BERLIN (AP) — Now a veteran of the international summit scene, President Barack Obama wielded significant influence over the agenda at this week's Group of Eight meetings, but had only modest success in achieving the results he sought.
It was Obama's recent move to arm Syria's rebel fighters that catapulted the two-year civil war to the top of the agenda as leaders gathered at a lakeside resort in Northern Ireland. But the president made little progress in pushing Russian President Vladimir Putin to drop his support for the Syrian government, resulting in a final statement from the leaders that endorsed a political solution to the violence but stopped short of calling for President Bashar Assad to leave power.
The president also was at the center of a breakthrough with European Union leaders on starting negotiations on a sweeping free trade pact eagerly sought by the White House. But the U.S. was unable to convince France to drop its demands that its film industry be off limits in an eventual deal, a hurdle that could prove problematic when negotiations begin next month.
Obama's mixed results underscore both the broad reach and the limitations of American power at a time when the president is grappling with an array of foreign policy problems, all with implications for U.S. national security. Among them: winding down the war in Afghanistan, combating alleged Chinese cyberhacking, and nuclear threats from Iran and North Korea.

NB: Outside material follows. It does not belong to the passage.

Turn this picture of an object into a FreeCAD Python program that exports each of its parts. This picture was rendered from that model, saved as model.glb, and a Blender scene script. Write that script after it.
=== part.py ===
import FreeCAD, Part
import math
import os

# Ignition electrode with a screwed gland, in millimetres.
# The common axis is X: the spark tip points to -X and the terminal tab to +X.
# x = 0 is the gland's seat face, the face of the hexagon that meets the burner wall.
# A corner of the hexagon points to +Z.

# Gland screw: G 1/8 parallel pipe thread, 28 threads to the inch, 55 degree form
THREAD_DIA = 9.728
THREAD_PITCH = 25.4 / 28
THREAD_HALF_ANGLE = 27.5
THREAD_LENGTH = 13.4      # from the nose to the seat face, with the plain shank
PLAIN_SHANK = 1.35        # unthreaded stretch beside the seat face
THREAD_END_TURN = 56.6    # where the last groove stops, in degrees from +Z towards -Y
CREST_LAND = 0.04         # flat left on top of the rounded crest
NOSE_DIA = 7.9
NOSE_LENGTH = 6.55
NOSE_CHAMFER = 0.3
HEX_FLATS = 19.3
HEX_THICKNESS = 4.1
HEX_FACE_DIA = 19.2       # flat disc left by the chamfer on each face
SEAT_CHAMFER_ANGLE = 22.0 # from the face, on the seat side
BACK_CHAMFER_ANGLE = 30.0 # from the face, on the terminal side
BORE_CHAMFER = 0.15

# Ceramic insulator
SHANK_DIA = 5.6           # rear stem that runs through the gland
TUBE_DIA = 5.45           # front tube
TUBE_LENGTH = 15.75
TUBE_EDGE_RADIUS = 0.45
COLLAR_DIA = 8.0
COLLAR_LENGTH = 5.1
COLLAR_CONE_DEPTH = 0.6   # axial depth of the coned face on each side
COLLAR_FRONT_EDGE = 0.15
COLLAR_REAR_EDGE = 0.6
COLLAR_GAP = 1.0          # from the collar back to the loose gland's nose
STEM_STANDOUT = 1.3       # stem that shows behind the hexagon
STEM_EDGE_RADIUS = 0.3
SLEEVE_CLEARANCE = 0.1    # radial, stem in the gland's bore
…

The Syrian conflict, which has resulted in at least 93,000 deaths, has garnered the most attention, both in Washington and at the summit. Despite Obama's failure to break new ground with Putin, U.S. officials said the summit's final statement on Syria was the best that could be expected given the entrenched differences between Russia and a U.S.-Western European coalition.
"Given the various ways the G-8 could have gone, we believe that on the key issues of political transition, humanitarian support and chemical weapons investigation, it's very helpful to have this type of signal sent by these eight countries," Ben Rhodes, Obama's deputy national security adviser, told reporters traveling with Obama from Northern Ireland to Berlin following the summit's conclusion.
Political transitions — and sometimes political turmoil — have lifted Obama to veteran status among the G-8 leaders. The Northern Ireland summit marked his fifth appearance at the annual meeting of leading industrial nations and his first since winning re-election.
Obama's counterpart in the G-8, in both longevity and stature, is German Chancellor Angela Merkel, who has held power since 2005. The U.S. and German leaders are scheduled to meet in Berlin on Wednesday, with the global economy, the Afghan war and counterterrorism all on the agenda.
The centerpiece of Obama's 24-hour stop in Berlin will be a speech at the iconic Brandenburg Gate, which once divided East and West Germany. In a nod to the site's history, Obama is expected to extoll the deep ties between the U.S. and Europe, while also seeking to recast the relationship for modern times.